§ **Excerpted data**
** start **

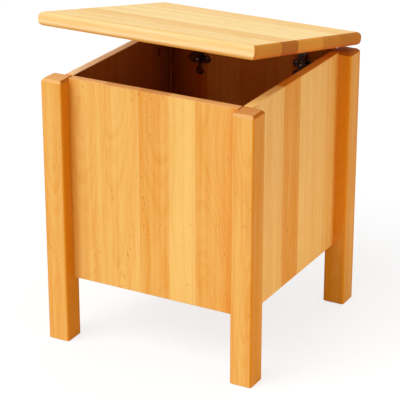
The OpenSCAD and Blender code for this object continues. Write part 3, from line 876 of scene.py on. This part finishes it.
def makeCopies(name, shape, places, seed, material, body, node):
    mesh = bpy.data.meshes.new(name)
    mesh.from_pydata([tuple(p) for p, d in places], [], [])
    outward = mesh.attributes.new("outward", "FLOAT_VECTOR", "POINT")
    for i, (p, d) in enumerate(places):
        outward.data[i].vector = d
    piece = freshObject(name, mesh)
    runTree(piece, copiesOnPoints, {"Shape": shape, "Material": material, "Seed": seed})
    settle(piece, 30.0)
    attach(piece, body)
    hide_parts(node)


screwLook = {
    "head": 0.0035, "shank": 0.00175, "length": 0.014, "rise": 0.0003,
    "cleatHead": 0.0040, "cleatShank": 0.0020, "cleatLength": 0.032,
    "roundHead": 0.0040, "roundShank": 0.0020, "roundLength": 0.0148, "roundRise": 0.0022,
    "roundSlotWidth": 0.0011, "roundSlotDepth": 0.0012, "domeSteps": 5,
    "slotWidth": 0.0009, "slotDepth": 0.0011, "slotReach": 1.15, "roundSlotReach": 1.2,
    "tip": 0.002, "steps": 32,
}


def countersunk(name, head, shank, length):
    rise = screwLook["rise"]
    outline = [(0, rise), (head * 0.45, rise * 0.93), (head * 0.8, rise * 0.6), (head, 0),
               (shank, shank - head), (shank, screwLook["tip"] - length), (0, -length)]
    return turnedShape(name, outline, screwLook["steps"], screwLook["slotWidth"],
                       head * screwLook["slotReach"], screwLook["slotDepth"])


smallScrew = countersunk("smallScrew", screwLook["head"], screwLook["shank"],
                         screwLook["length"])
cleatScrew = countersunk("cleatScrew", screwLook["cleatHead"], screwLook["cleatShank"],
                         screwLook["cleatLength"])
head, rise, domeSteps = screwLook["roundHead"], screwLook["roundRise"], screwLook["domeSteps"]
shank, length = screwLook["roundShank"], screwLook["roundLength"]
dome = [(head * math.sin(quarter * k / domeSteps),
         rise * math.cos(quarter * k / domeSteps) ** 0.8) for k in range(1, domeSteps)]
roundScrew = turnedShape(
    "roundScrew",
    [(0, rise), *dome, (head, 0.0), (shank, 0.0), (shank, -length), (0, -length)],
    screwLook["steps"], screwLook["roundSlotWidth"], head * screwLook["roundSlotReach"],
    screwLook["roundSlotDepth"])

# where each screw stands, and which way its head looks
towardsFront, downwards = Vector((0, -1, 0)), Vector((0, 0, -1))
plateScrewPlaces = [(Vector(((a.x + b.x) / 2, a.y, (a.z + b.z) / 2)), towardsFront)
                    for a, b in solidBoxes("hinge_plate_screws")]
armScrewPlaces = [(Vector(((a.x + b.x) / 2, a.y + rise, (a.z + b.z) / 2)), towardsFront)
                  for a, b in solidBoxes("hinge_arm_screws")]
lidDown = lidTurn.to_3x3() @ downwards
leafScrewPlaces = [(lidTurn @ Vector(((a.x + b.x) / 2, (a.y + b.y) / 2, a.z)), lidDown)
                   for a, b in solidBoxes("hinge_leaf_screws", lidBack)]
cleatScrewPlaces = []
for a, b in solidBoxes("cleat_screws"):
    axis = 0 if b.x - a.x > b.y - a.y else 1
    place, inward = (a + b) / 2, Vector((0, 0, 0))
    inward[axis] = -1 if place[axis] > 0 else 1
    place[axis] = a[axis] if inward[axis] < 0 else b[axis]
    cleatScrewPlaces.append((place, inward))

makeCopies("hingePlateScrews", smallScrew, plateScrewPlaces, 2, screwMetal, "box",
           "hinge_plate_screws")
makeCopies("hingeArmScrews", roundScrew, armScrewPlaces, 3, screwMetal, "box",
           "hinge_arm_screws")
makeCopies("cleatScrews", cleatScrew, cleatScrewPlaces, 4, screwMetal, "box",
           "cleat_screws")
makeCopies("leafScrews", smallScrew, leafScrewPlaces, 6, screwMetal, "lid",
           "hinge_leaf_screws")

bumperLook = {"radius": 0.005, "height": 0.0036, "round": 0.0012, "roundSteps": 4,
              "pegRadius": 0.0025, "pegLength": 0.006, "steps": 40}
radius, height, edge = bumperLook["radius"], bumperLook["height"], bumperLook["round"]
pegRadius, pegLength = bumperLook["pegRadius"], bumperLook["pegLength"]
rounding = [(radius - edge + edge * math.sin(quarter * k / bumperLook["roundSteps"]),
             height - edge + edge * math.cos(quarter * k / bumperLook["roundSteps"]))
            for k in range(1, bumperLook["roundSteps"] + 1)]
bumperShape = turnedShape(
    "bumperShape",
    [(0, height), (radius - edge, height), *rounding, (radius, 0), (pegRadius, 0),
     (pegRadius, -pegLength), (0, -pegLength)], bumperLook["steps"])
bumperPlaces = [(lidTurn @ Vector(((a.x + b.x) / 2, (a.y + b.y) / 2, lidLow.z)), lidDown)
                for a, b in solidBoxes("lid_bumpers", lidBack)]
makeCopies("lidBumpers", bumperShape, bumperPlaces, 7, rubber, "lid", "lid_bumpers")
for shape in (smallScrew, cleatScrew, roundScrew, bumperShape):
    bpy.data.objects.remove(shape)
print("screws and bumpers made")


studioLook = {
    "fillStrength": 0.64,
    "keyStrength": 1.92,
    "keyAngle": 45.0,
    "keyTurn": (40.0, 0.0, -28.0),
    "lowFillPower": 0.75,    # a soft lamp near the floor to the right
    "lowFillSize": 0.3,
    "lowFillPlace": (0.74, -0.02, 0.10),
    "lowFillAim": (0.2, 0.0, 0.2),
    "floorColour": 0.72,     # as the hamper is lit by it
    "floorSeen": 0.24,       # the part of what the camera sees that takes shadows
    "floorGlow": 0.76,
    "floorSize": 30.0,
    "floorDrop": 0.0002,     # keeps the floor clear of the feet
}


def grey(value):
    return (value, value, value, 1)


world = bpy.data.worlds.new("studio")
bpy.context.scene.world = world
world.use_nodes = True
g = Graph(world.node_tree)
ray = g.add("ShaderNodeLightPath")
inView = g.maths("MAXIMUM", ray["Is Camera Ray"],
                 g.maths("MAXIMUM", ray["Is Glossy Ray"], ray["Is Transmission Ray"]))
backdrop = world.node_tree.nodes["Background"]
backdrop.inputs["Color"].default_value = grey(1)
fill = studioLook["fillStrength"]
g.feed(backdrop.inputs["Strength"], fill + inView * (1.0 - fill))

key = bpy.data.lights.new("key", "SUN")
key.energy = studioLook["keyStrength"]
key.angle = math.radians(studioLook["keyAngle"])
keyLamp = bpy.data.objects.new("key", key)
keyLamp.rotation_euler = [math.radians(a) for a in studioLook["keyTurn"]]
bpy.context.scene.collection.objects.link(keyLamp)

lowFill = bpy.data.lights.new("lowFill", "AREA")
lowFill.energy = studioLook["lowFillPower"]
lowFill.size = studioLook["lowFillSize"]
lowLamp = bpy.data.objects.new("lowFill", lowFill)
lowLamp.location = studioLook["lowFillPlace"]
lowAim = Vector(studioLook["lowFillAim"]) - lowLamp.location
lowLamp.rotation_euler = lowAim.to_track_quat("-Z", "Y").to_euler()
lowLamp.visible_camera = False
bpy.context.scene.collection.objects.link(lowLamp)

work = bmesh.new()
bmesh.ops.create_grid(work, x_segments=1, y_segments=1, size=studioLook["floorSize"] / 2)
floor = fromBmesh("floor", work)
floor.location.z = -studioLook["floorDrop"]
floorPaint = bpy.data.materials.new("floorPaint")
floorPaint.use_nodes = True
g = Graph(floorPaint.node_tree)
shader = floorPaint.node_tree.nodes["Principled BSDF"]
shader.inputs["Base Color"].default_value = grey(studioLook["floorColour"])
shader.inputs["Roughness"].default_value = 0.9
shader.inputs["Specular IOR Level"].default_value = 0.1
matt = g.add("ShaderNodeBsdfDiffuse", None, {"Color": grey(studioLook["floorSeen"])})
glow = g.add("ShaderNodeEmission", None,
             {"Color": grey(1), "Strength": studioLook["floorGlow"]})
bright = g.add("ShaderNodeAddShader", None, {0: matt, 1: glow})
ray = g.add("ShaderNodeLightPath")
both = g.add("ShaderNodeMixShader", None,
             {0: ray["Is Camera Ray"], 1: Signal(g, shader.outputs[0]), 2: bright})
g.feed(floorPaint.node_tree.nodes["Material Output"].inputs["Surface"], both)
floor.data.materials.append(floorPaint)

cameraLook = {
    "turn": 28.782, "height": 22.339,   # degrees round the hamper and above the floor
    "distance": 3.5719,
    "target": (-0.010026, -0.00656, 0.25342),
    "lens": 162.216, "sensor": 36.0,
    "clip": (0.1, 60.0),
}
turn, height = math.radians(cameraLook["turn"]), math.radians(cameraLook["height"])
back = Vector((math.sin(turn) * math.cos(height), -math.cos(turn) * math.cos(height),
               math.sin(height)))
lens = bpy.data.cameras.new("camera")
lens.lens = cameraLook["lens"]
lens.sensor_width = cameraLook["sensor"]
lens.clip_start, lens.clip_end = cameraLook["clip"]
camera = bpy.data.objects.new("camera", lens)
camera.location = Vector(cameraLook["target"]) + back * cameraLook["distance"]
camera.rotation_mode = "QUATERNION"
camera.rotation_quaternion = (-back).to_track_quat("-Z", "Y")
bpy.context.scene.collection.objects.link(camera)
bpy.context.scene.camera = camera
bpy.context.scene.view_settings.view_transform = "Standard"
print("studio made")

** end **
** start **

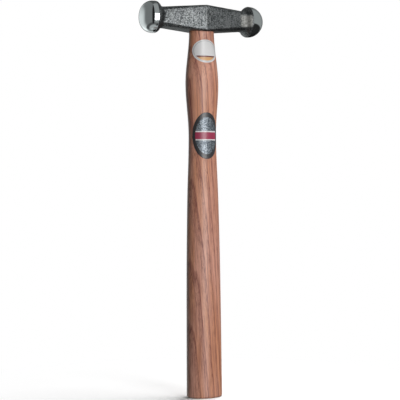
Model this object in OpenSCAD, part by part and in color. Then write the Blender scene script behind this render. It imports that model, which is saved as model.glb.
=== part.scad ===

** end **

§ **Aim of the task**
Locate and copy each line in the data above that includes the word "which".

§ **Result below**
# where each screw stands, and which way its head looks
Model this object in OpenSCAD, part by part and in color. Then write the Blender scene script behind this render. It imports that model, which is saved as model.glb.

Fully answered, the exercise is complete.